-------- SUPPLIED DATA --------
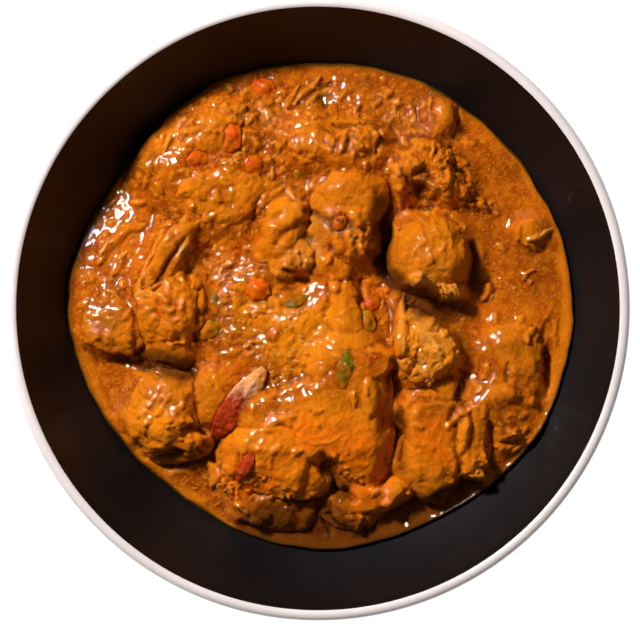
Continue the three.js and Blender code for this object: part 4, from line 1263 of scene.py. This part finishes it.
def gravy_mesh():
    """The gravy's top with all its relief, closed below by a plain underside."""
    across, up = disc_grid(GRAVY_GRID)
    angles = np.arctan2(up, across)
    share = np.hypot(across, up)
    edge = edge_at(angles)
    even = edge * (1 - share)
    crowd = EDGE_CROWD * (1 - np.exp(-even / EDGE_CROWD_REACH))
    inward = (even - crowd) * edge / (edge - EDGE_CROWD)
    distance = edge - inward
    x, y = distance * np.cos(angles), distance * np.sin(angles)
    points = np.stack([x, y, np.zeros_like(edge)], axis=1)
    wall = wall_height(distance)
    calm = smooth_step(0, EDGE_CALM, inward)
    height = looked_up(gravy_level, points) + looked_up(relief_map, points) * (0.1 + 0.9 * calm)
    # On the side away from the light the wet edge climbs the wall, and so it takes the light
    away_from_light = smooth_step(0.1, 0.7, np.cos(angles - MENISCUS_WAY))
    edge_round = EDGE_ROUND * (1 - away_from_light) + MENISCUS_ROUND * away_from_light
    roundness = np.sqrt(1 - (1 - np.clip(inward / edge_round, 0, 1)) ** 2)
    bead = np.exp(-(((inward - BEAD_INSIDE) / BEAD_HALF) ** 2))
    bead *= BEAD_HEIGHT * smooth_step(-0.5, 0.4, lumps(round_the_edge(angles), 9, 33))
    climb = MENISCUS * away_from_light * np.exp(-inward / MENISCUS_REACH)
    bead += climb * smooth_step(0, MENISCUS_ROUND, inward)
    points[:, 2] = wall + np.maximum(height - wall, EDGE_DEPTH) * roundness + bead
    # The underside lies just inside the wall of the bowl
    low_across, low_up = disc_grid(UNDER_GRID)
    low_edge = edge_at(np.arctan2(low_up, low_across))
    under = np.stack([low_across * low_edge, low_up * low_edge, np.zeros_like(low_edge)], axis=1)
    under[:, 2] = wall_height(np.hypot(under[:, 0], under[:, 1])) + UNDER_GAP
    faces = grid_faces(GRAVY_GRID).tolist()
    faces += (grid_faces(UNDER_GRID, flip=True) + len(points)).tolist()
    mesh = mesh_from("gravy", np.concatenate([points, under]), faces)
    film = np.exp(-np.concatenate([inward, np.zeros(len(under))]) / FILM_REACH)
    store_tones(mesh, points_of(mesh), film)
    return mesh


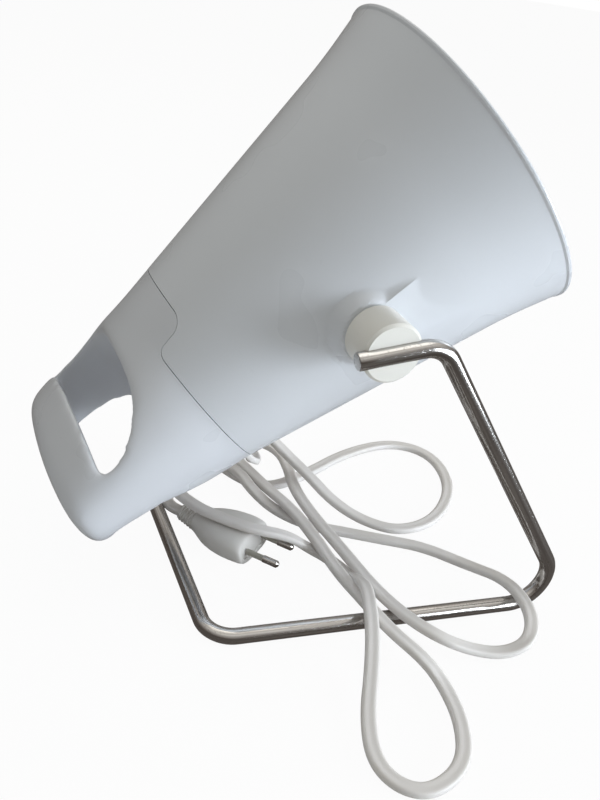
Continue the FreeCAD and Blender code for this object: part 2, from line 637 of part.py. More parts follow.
--------
WHAT NEEDS TO BE DONE – Filter the listing above by the word "Continue"; copy each line that passes.

PROBLEM SOLUTION –
Continue the three.js and Blender code for this object: part 4, from line 1263 of scene.py. This part finishes it.
Continue the FreeCAD and Blender code for this object: part 2, from line 637 of part.py. More parts follow.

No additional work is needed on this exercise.